Poehler's Hillary wasn't quite as good as Fey's Palin, but then again, the physical resemblance wasn't quite so striking as Fey to Palin, either.
And it was almost even-handed- they got digs in at everybody.
Watching SNL now.. so unfunny.
They made Palin look like a stupid bimbo and Hillary look like the intelligent but old bitter woman.
Misogyny on parade.
I thought the Palin was pretty go, but less so on Hillary. It had the appearance of being even-handed, as Hillary isn’t in the running, so there is no danger in ridiculing her.
Sorry for the typos- wish there was an edit-post option. It wasn’t quite even handed as Hillary isn’t in the running, so it doesn’t matter what they say about it. It would be like showing Biden and Romney and making fun of them both.
Think Chevy Chase portraying Gerald Ford as a klutz. Or many other impressions done on SNL, SCTV and elsewhere.
And if you read the transcript- there are valid points about sexism hidden in there, and I'll bet you that they weren't there by accident, either.
Sorry this took so long to post. Had to wait for sketch to hit YouTube (I don't have TIVO), had to get dialogue down first, then print it and lastly, mark it up for audience reaction.
So- y'all check for fairness. How many digs at Sarah vs. Hillary?
Rest of the show was garbage, the left love this sort of stuff, what they never realize is that they are humanizing Sarah Palin.
Heck they did a great job with Obama/Hilde on the 3 am phone call...
Watching balance of broadcast now... onto a newscaster skit making fun of Palin and her family.
These people are sick.
This goes way beyond good humored parody.
By the way, I looked up Flurch. It has multiple meanings. Yuck!
Boner-shrinker was pretty funny, though.
As I said in another thread, the only other thing that I paid attention to (I was half-listening, reading blogs and looking for the sketch to hit YouTube during the rest of the show, and actually, it got so bad I turned it off after Weekend Update) was the line in WU about polls indicating that John McCain was now only six points behind Sarah Palin.

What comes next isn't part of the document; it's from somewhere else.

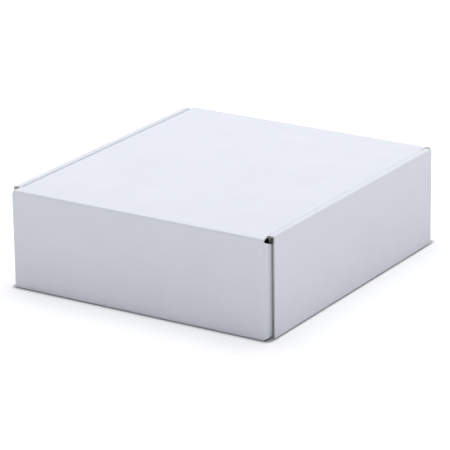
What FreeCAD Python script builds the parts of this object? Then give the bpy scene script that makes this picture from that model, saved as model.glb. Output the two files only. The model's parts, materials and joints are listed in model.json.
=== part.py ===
import FreeCAD, Part
import math
import os

# A roll-end mailer: one sheet of fine-flute corrugated board, folded up into a
# tray with rolled double side walls, and a hinged lid that tucks in at the front.
# Millimetres. X runs across the box, Y from the hinge panel to the front panel,
# Z up. The origin is the middle of the base, on the surface that it stands on.

# Outside sizes
length = 322.0          # hinge panel to front panel
width = 294.0           # over the two rolled side walls
height = 100.0          # base to the top of the closed lid

# The board and its folds
board = 1.6
crease_radius = 0.5     # inside radius of every fold
hinge_slit = 0.15       # between the two halves of the lid's fold

# Clearances between the layers of a side wall, and round the lid
ear_gap = 2.4           # side panel to the ear behind it
layer_gap = 0.2         # ear to inner panel, and every hanging edge to the base
lid_gap = 0.3           # lid and its flaps to the walls round them

# Rolled side walls
roll_rise = 0.8         # rolled top above the closed lid
wall_setback = 10.0     # cut ends of the wall, in from the end panels
shoulder_drop = 14.0    # where the inner panel widens again, below the rolled top
shoulder_width = 5.0    # how much wider it is there, at each end
corner_relief = 7.0     # how far it is cut back between the shoulder and the rolled top
relief_slant = 2.5      # how far that cut slants at its ends
tab_length = 46.0
tab_taper = 3.0
tab_spacing = 160.0     # between the middles of the two tabs of one wall
slot_gap = 0.2          # tab to slot, all round

# Ears, folded in from the end panels
ear_length = 62.0
ear_drop = 4.0          # top corner at the end panel, below the closed lid
ear_slant = 24.0        # how far the top edge comes down towards the tip
ear_taper = 8.0         # the same at the lower corners

# Front panel and lid flaps
front_drop = 1.4        # cut top edge of the front panel, below the lid's top
wing_depth = 66.0       # side flaps of the lid, from the lid's top
wing_taper = 24.0       # slant at the hinge end
wing_setback = 13.0     # from the end panels
tuck_depth = 42.0       # front flap of the lid, from the lid's top
tuck_taper = 9.0
tuck_inset = 3.0        # ends of the tuck fold, in from the lid's sides
flap_radius = 9.0       # rounded corners of the wings and the tuck flap
cut_radius = 3.0        # rounded corners of the ears and tabs

# Planes that follow from these sizes, each at its positive side
fold_radius = crease_radius + board
side_outer = width / 2
side_inner = side_outer - board
ear_outer = side_inner - ear_gap
ear_inner = ear_outer - board
inner_outer = ear_inner - layer_gap
inner_inner = inner_outer - board
lid_half = inner_inner - lid_gap
end_outer = length / 2
end_inner = end_outer - board
end_flat = ear_outer - fold_radius          # half width of an end panel, up to its folds
wall_half = end_outer - wall_setback
wall_top = height + roll_rise
ear_top = height - ear_drop
hanging_low = board + layer_gap             # lowest edge of what hangs over the base

# The lid turns about the outermost line of its fold
fold_y = -end_outer + fold_radius
fold_z = height - fold_radius
split_angle = 135.0
hinge_y = fold_y + fold_radius * math.cos(math.radians(split_angle))
hinge_z = fold_z + fold_radius * math.sin(math.radians(split_angle))

X = FreeCAD.Vector(1, 0, 0)
Y = FreeCAD.Vector(0, 1, 0)
Z = FreeCAD.Vector(0, 0, 1)


def point(x, y, z):
    return FreeCAD.Vector(x, y, z)


# A closed outline through corners (a, b, radius), laid in the plane of across
# and along. A corner with a radius becomes an arc.
def outline(corners, origin, across, along):
    places = [origin + across * a + along * b for a, b, radius in corners]
    edges = []
    ends = []
    for i, corner in enumerate(corners):
        here = places[i]
        back = (places[i - 1] - here).normalize()
        on = (places[(i + 1) % len(places)] - here).normalize()
        radius = corner[2]
        if radius == 0:
            ends.append((here, here))
            continue
        half_turn = back.getAngle(on) / 2
        reach = radius / math.tan(half_turn)
        towards_centre = (back + on).normalize()
        middle = here + towards_centre * (radius / math.sin(half_turn) - radius)
        start = here + back * reach
        end = here + on * reach
        edges.append(Part.Arc(start, middle, end).toShape())
        ends.append((start, end))
    for i in range(len(corners)):
        start = ends[i][1]
        end = ends[(i + 1) % len(ends)][0]
        edges.append(Part.makeLine(start, end))
    return Part.Wire(Part.__sortEdges__(edges))


# A flat panel of board: its outline lies on one face, and the board is behind it
# along inward.
def panel(corners, origin, across, along, inward):
    return Part.Face(outline(corners, origin, across, along)).extrude(inward * board)


# One fold: a sector of a tube round centre, between two angles counted from
# first towards second, as long as run.
def fold(centre, first, second, start, end, run):
    def at(radius, degrees):
        turn = math.radians(degrees)
        return centre + first * (radius * math.cos(turn)) + second * (radius * math.sin(turn))

    middle = (start + end) / 2
    outside = Part.Arc(at(fold_radius, start), at(fold_radius, middle), at(fold_radius, end))
    inside = Part.Arc(at(crease_radius, end), at(crease_radius, middle), at(crease_radius, start))
    section = Part.Wire([
        outside.toShape(),
        Part.makeLine(at(fold_radius, end), at(crease_radius, end)),
        inside.toShape(),
        Part.makeLine(at(crease_radius, start), at(fold_radius, start)),
    ])
    return Part.Face(section).extrude(run)


# Corners on the positive side, repeated in reverse on the negative side
def both_sides(corners):
    return corners + [(-a, b, radius) for a, b, radius in reversed(corners)]


def mirrored(shape, normal):
    return shape.mirror(point(0, 0, 0), normal)


def joined(shapes):
    whole = shapes[0].multiFuse(shapes[1:])
    return whole.removeSplitter()


# The base, with a slot for each tab of the side walls
def base_panel():
    side_flat = side_outer - fold_radius
    end_limit = end_outer - fold_radius
    corners = both_sides([
        (end_flat, -end_limit, 0),
        (end_flat, -wall_half, 0),
        (side_flat, -wall_half, 0),
        (side_flat, wall_half, 0),
        (end_flat, wall_half, 0),
        (end_flat, end_limit, 0),
    ])
    base = panel(corners, point(0, 0, 0), X, Y, Z)
    slots = []
    for across in (1, -1):
        for along in (1, -1):
            slot = Part.makeBox(
                board + 2 * slot_gap,
                tab_length + 2 * slot_gap,
                3 * board,
                point(
                    across * (inner_inner + inner_outer) / 2 - board / 2 - slot_gap,
                    along * tab_spacing / 2 - tab_length / 2 - slot_gap,
                    -board,
                ),
            )
            slots.append(slot)
    return base.cut(Part.makeCompound(slots))


# The tabbed lower edge of an inner side panel, from its front end to its back end
def tabbed_edge(half):
    corners = [(half, hanging_low, cut_radius)]
    for middle in (tab_spacing / 2, -tab_spacing / 2):
        root = tab_length / 2
        tip = root - tab_taper
        corners += [
            (middle + root, hanging_low, 0),
            (middle + root, board, 0),
            (middle + tip, 0, 0),
            (middle - tip, 0, 0),
            (middle - root, board, 0),
            (middle - root, hanging_low, 0),
        ]
    return corners + [(-half, hanging_low, cut_radius)]


# A rolled side wall: up from the base, over the top, and down again to the slots
def rolled_wall():
    run = Y * (2 * wall_half)
    start = -wall_half
    outer_axis = side_outer - fold_radius
    inner_axis = inner_inner + fold_radius
    top_axis = wall_top - fold_radius
    foot = fold(point(outer_axis, start, fold_radius), X, Z, -90, 0, run)
    side = panel(
        [(-wall_half, fold_radius, 0), (wall_half, fold_radius, 0),
         (wall_half, top_axis, 0), (-wall_half, top_axis, 0)],
        point(side_outer, 0, 0), Y, Z, -X)
    outer_roll = fold(point(outer_axis, start, top_axis), X, Z, 0, 90, run)
    crown = panel(
        [(inner_axis, -wall_half, 0), (outer_axis, -wall_half, 0),
         (outer_axis, wall_half, 0), (inner_axis, wall_half, 0)],
        point(0, 0, wall_top), X, Y, -Z)
    inner_roll = fold(point(inner_axis, start, top_axis), X, Z, 90, 180, run)
    wide = wall_half + shoulder_width
    narrow = wall_half - corner_relief
    shoulder = wall_top - shoulder_drop
    corners = tabbed_edge(wide) + [
        (-wide, shoulder, cut_radius),
        (-narrow, shoulder + relief_slant, 0),
        (-narrow, top_axis - relief_slant, 0),
        (-wall_half, top_axis, 0),
        (wall_half, top_axis, 0),
        (narrow, top_axis - relief_slant, 0),
        (narrow, shoulder + relief_slant, 0),
        (wide, shoulder, cut_radius),
    ]
    inner = panel(corners, point(inner_inner, 0, 0), Y, Z, X)
    return [foot, side, outer_roll, crown, inner_roll, inner]


# One ear and the upright fold that carries it, at the +X end of the +Y end panel
def ear():
    low = fold_radius + layer_gap
    corner = point(end_flat, end_outer - fold_radius, low)
    upright = fold(corner, X, Y, 0, 90, Z * (fold_z - low))
    root = end_outer - fold_radius
    tip = end_outer - ear_length
    corners = [
        (root, low, 0),
        (root, ear_top, 0),
        (tip, ear_top - ear_slant, cut_radius),
        (tip, low + ear_taper, cut_radius),
        (root - ear_taper, low, 0),
    ]
    leaf = panel(corners, point(ear_outer, 0, 0), Y, Z, -X)
    # the slanted relief that opens the corner under the lid
    far = ear_outer + fold_radius
    far_top = 2 * ear_top - fold_z
    slant = outline(
        [(end_flat, fold_z, 0), (far, far_top, 0), (far, wall_top, 0), (end_flat, wall_top, 0)],
        point(0, end_outer - ear_length / 2, 0), X, Z)
    relief = Part.Face(slant).extrude(Y * ear_length)
    return [upright.cut(relief), leaf.cut(relief)]


# An end panel at +Y, up from the base to its top, with its two ears
def end_wall(top):
    foot = fold(
        point(-end_flat, end_outer - fold_radius, fold_radius), Y, Z, -90, 0, X * (2 * end_flat))
    face = panel(
        [(-end_flat, fold_radius, 0), (end_flat, fold_radius, 0),
         (end_flat, top, 0), (-end_flat, top, 0)],
        point(0, end_outer, 0), X, Z, -Y)
    ears = ear()
    return [foot, face] + ears + [mirrored(shape, X) for shape in ears]


# The tray's half of the lid's fold
def hinge_fold():
    slit_angle = math.degrees(hinge_slit / fold_radius)
    return fold(
        point(-end_flat, fold_y, fold_z), Y, Z, split_angle + slit_angle, 180, X * (2 * end_flat))


def make_tray():
    wall = rolled_wall()
    hinge_panel = [mirrored(shape, Y) for shape in end_wall(fold_z)]
    shapes = [base_panel(), hinge_fold()]
    shapes += wall + [mirrored(shape, X) for shape in wall]
    shapes += end_wall(height - front_drop) + hinge_panel
    return joined(shapes)


# The lid's flat panel. Beside the wings it ends at their folds, and at its front
# corners it is cut back to the tuck fold.
def lid_panel():
    wing_flat = lid_half - fold_radius
    wing_end = end_outer - wing_setback
    front = end_inner - lid_gap - fold_radius
    tuck_half = lid_half - tuck_inset
    corners = both_sides([
        (end_flat, fold_y, 0),
        (lid_half, -wall_half, 0),
        (lid_half, -wing_end - layer_gap, 0),
        (wing_flat, -wing_end - layer_gap, 0),
        (wing_flat, wing_end + layer_gap, 0),
        (lid_half, wing_end + layer_gap, 0),
        (lid_half, front - tuck_inset, 0),
        (tuck_half, front, 0),
    ])
    return panel(corners, point(0, 0, height), X, Y, -Z)


# A side flap of the lid, which slides down inside the rolled wall
def wing():
    wing_end = end_outer - wing_setback
    axis = lid_half - fold_radius
    turn = fold(point(axis, -wing_end, fold_z), X, Z, 0, 90, Y * (2 * wing_end))
    low = height - wing_depth
    leaf = panel(
        [(-wing_end, fold_z, 0), (wing_end, fold_z, 0),
         (wing_end - wing_taper / 2, low, flap_radius),
         (-wing_end + wing_taper, low, flap_radius)],
        point(lid_half, 0, 0), Y, Z, -X)
    return [turn, leaf]


# How far the tuck flap leans inwards, in degrees, so that its lower edge swings
# clear of the front panel when the lid opens
def tuck_lean(axis_y, drop):
    reach = end_inner - lid_gap - hinge_y
    arm = math.hypot(axis_y - hinge_y, fold_z - hinge_z)
    flap = math.hypot(fold_radius, drop)
    arm_angle = math.atan2(fold_z - hinge_z, axis_y - hinge_y)
    flap_angle = math.atan2(drop, fold_radius)
    between = math.acos((reach ** 2 - arm ** 2 - flap ** 2) / (2 * arm * flap))
    return max(0.0, math.degrees(between - flap_angle - arm_angle))


# The lid's front flap
def tuck_flap():
    axis_y = end_inner - lid_gap - fold_radius
    drop = tuck_depth - fold_radius
    half = lid_half - tuck_inset
    lean = tuck_lean(axis_y, drop)
    turn = fold(point(-half, axis_y, fold_z), Y, Z, -lean, 90, X * (2 * half))
    slope = math.radians(lean)
    outward = Y * math.cos(slope) - Z * math.sin(slope)
    down = Y * -math.sin(slope) - Z * math.cos(slope)
    root = point(0, axis_y, fold_z) + outward * fold_radius
    corners = both_sides([(half, 0, 0), (half - tuck_taper, drop, flap_radius)])
    return [turn, panel(corners, root, X, down, -outward)]


def make_lid():
    turn = fold(point(-end_flat, fold_y, fold_z), Y, Z, 90, split_angle, X * (2 * end_flat))
    wings = wing()
    wings += [mirrored(shape, X) for shape in wings]
    return joined([lid_panel(), turn] + wings + tuck_flap())


def write(name, shape):
    print(name, "solids", len(shape.Solids), "valid", shape.isValid(), "volume", round(shape.Volume))
    shape.exportStep("parts/" + name + ".step")


os.makedirs("parts", exist_ok=True)
write("tray", make_tray())
write("lid", make_lid())
print("hinge line at y", round(hinge_y, 3), "z", round(hinge_z, 3))
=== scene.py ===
import json
import math

import bmesh
import bpy
from mathutils import Matrix, Vector
from mathutils.bvhtree import BVHTree
from mathutils.geometry import tessellate_polygon


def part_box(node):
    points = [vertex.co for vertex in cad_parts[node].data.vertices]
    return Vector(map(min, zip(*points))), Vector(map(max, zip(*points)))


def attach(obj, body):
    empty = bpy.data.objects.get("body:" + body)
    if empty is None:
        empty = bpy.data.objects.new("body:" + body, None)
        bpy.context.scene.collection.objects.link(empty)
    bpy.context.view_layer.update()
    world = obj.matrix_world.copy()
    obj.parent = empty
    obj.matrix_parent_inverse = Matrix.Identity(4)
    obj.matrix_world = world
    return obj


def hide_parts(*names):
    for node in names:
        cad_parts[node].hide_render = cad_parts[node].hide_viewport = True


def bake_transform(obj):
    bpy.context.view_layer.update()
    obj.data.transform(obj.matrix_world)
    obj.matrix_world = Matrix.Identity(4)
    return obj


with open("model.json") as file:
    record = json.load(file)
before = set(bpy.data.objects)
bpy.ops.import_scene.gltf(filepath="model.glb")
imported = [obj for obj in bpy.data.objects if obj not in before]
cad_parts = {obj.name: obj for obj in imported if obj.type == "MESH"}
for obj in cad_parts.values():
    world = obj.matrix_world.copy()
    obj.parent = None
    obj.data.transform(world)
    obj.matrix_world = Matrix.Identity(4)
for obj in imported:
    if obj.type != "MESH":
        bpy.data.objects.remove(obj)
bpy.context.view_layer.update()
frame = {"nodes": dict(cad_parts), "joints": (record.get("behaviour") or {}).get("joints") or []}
mm = 0.001
across, alongBox, up = Vector((1, 0, 0)), Vector((0, 1, 0)), Vector((0, 0, 1))
print("frame loaded:", sorted(frame["nodes"]))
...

I also said that it was a sign that you were middle-aged if you remembered when SNL was consistently funny.
But that would make FR equivalent to Orwell's "memory hole".
You will note that I did not include a link to any of the places where you can look it up.

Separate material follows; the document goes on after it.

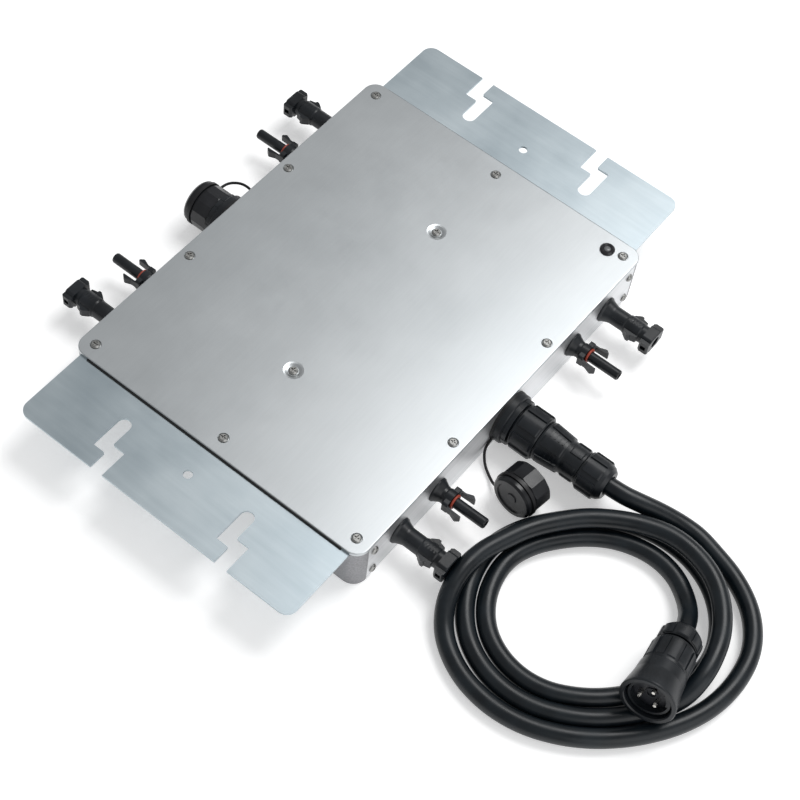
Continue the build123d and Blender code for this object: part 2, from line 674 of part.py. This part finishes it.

And I had to look it up, as I’d never heard the term before.
One more thing.
Anyone who’s ever worked in television or sat in a studio audience knows that there are big “APPLAUSE” signs that light up when the director thinks the audience ought to laugh.
So take the places where laughter is indicated with a grain of salt.
I associate all sorts of “b.s.” with Hillary!!
I looked up too, but thought it was spelled flurge when I looked it up—someone had already asked the question on wikianswers. We weren’t the only ones.
Do these jerks ever leave the city sidewalks? I think someone should lead them out of their cubicle once and a while or put them on a time machine to 2008.
I turned it off after the next skit bashing home schoolers.
It was the first time I tuned in after a decade or so, just proves I haven't missed a thing.